QuiteOK Games and Nejcraft present Laysara: Summit Kingdom. A city builder with a bit of a unique edge to it. You build on a mountain with limited space and the all too often threat of avalanches.

“Build and expand your very own settlements in high mountains! Carefully plan production chains and satisfy various needs of your three-caste society while dealing with mountain hazards such as weather breakdowns and avalanches. Are you skilled enough to make your town thrive?”

Laysara: Summit Kingdom feels like a game that should have been an instant win for me. I’m a sucker for city builders and micromanagement sandboxes—the kind of player who lost entire weekends to The Settlers without blinking. On paper, Laysara ticks all the right boxes: a fresh mountain‑side setting, verticality as a core mechanic, and a caste‑based society to juggle. But after several hours, something just didn’t click. And it took me a while to realise why. This isn’t really a city builder (in the more traditional sense). It’s a logistics puzzle title wearing a city builder’s coat.

Laysara divides your population into three castes. Lowlanders, Artisans, and Monks, each with their own buildings, needs, and production chains. Lowlanders handle the grunt work like food and basic materials. Artisans take on the more specialised tasks such as mining. Monks, perched at the top of the social ladder and the mountain, drive research and higher‑tier development. This layered society should create interesting interdependencies. In practice, it often feels like managing three separate towns that occasionally pass each other resources. The castes don’t blend so much as coexist, and the game’s strict separation of their roles can make the whole system feel more like a spreadsheet than a settlement.

Building on a mountainside is a brilliant hook. Limited space, awkward terrain, and the constant need to link plateaus with bridges and lifts should create tension and creativity. And sometimes it does. But the novelty wears off once you realise the game is less about shaping a living city and more about solving a spatial puzzle with very specific answers. The economy revolves around gold, and running out means an abrupt game over. That’s fair enough, but it reinforces the feeling that you’re optimising a machine rather than nurturing a community.

Early on, avalanches seem like a looming danger, an environmental hazard that could reshape your plans. But once you learn that planting a few forests completely neutralises them, the threat evaporates. It’s so trivial to counter that it raises the question of why the mechanic exists at all. It’s hard to feel tension when the solution is essentially “place trees, forget forever.” One design choice that grated on me more than expected was the inability to rotate buildings. I understand the logic, limited mountain real estate, fixed footprints, but it adds unnecessary friction. Instead of feeling like a deliberate constraint, it feels like the game is fighting you for no good reason.

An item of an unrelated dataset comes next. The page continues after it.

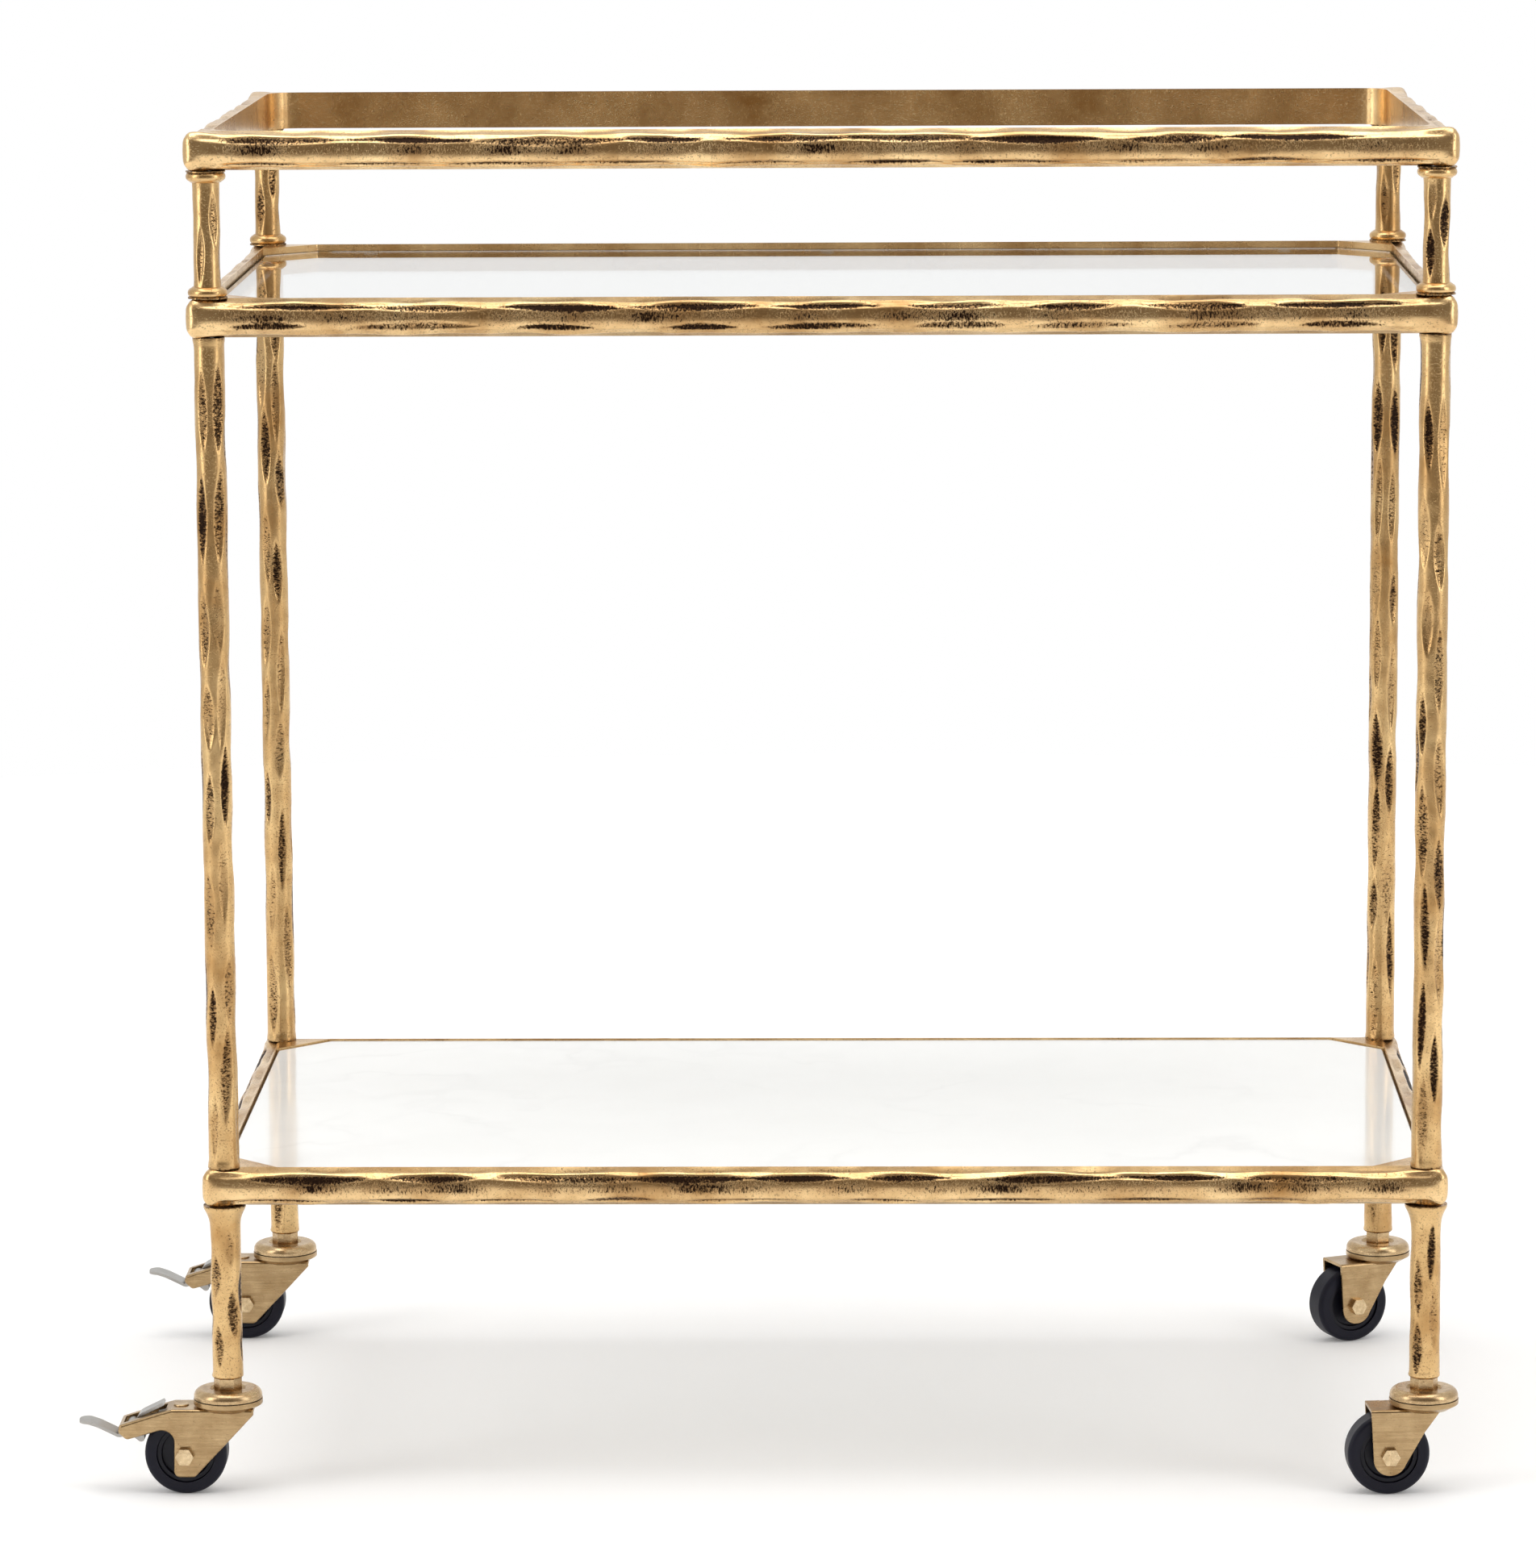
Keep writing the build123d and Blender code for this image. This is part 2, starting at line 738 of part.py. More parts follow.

To its credit, Laysara looks lovely. The mountain aesthetic is striking, and once your settlement grows, watching your citizens scurry along paths and bridges has a certain ant‑farm charm. The visual clarity is strong, and the overall vibe is warm and inviting. But playing on Xbox, the controls never quite felt natural. There’s a definite “this was designed for a mouse” energy to the interface, and while it’s functional, it’s never comfortable. It’s the kind of console port that makes you think, “This will probably feel better after a few patches.”

Out now on PC and all the consoles for around £20, Laysara: Summit Kingdom isn’t a bad deal, and it’s clear the developers have ambition. But launching as version 1.0, it still feels a bit early‑access in spirit, like players are being invited to help sand down the rough edges, but they have to pay £20 for that privilege. There’s a solid foundation here, but the game never gave me that irresistible pull that great city builders have. Instead of losing myself in a growing settlement, I felt like I was constantly solving a puzzle someone else had already completed. It’s a game with charm, ideas, and potential, but for now, it’s missing the magic.